— Short exercise —
Copy out each line that mentions the word "joints".

[Start of Information supplied]

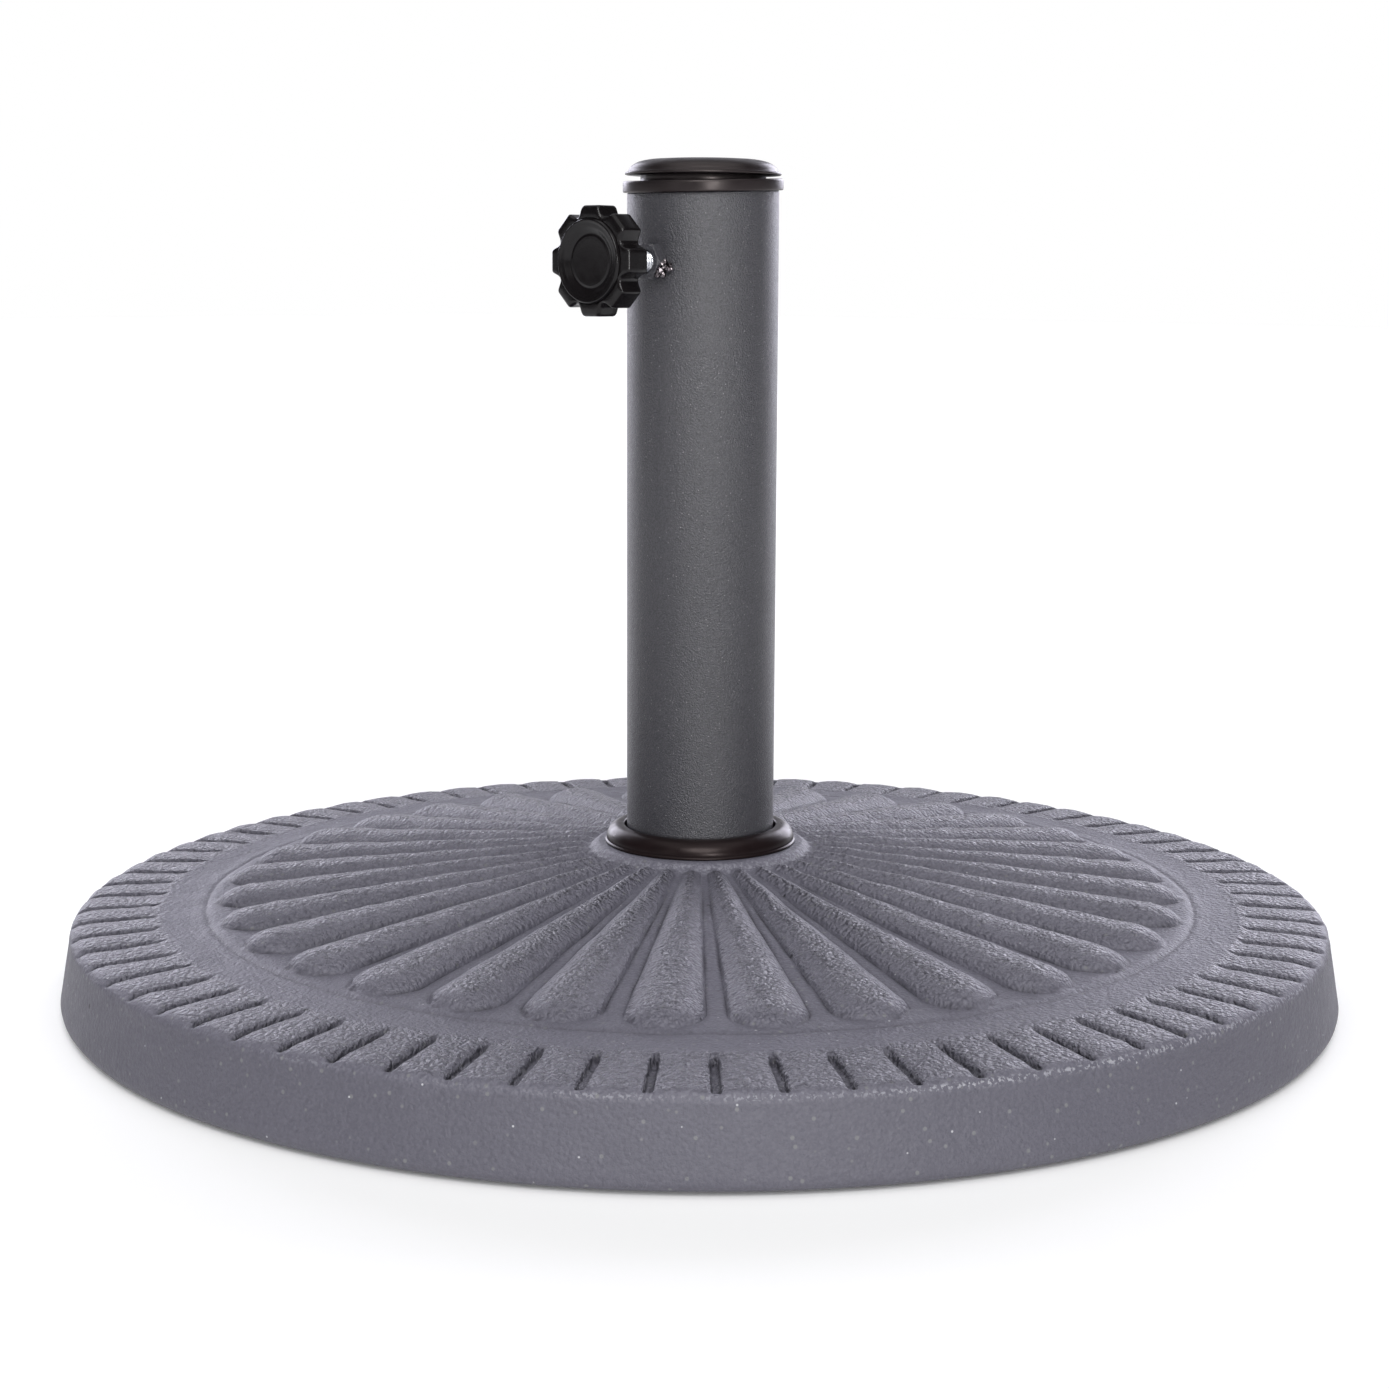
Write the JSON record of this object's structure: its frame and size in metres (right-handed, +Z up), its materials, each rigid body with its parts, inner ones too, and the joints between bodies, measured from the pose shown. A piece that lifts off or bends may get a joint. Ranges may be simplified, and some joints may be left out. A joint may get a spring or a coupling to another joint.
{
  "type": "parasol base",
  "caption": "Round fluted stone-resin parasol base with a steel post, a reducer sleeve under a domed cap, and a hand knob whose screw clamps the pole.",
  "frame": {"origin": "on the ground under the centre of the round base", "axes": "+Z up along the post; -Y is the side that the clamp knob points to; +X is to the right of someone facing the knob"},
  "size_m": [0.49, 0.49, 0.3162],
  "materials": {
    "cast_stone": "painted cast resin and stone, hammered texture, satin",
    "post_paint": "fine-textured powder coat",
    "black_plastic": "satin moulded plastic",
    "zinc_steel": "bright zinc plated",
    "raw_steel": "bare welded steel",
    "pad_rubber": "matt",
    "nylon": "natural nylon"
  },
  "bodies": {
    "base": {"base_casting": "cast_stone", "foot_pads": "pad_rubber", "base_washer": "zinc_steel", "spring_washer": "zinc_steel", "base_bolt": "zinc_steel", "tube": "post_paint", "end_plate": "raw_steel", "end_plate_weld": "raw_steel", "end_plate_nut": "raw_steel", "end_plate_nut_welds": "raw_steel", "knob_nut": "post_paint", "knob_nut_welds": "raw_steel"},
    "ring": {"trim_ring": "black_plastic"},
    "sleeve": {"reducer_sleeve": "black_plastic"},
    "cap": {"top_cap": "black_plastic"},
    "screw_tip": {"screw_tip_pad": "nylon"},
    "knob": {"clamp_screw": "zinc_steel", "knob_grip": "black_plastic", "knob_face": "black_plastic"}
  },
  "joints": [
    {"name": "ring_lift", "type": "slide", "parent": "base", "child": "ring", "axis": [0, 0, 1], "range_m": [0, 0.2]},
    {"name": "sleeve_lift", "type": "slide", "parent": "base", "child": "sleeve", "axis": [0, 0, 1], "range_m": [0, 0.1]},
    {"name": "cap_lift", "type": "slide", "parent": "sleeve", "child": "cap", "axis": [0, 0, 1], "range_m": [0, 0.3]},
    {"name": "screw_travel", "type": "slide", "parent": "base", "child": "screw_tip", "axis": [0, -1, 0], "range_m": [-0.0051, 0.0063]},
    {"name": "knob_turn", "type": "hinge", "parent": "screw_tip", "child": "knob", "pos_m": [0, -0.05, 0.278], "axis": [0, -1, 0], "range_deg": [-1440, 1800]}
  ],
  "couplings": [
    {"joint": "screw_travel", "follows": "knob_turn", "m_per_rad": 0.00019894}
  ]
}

[End of Information supplied]
[Start of Information supplied]

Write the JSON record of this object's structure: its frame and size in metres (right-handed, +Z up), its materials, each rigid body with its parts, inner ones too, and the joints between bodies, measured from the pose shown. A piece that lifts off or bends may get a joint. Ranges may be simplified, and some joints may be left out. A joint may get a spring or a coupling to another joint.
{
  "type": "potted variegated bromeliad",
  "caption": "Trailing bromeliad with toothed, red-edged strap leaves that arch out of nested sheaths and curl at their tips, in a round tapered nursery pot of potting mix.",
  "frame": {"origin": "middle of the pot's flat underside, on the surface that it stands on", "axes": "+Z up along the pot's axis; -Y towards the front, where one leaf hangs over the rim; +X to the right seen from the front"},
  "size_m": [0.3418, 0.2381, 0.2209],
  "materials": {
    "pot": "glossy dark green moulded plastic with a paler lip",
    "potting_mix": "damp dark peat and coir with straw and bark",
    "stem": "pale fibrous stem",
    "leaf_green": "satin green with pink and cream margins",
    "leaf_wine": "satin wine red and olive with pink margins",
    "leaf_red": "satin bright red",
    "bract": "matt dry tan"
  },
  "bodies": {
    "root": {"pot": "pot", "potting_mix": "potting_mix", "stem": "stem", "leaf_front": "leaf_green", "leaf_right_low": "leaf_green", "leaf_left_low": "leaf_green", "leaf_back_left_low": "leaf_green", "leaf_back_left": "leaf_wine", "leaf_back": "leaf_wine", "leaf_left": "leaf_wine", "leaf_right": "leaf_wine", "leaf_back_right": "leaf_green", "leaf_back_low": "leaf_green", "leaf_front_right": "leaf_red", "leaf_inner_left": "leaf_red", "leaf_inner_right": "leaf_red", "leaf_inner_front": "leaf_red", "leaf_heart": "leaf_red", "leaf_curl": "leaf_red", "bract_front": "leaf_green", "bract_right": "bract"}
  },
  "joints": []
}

[End of Information supplied]

— Answer to this exercise —
Write the JSON record of this object's structure: its frame and size in metres (right-handed, +Z up), its materials, each rigid body with its parts, inner ones too, and the joints between bodies, measured from the pose shown. A piece that lifts off or bends may get a joint. Ranges may be simplified, and some joints may be left out. A joint may get a spring or a coupling to another joint.
  "joints": [
Write the JSON record of this object's structure: its frame and size in metres (right-handed, +Z up), its materials, each rigid body with its parts, inner ones too, and the joints between bodies, measured from the pose shown. A piece that lifts off or bends may get a joint. Ranges may be simplified, and some joints may be left out. A joint may get a spring or a coupling to another joint.
  "joints": []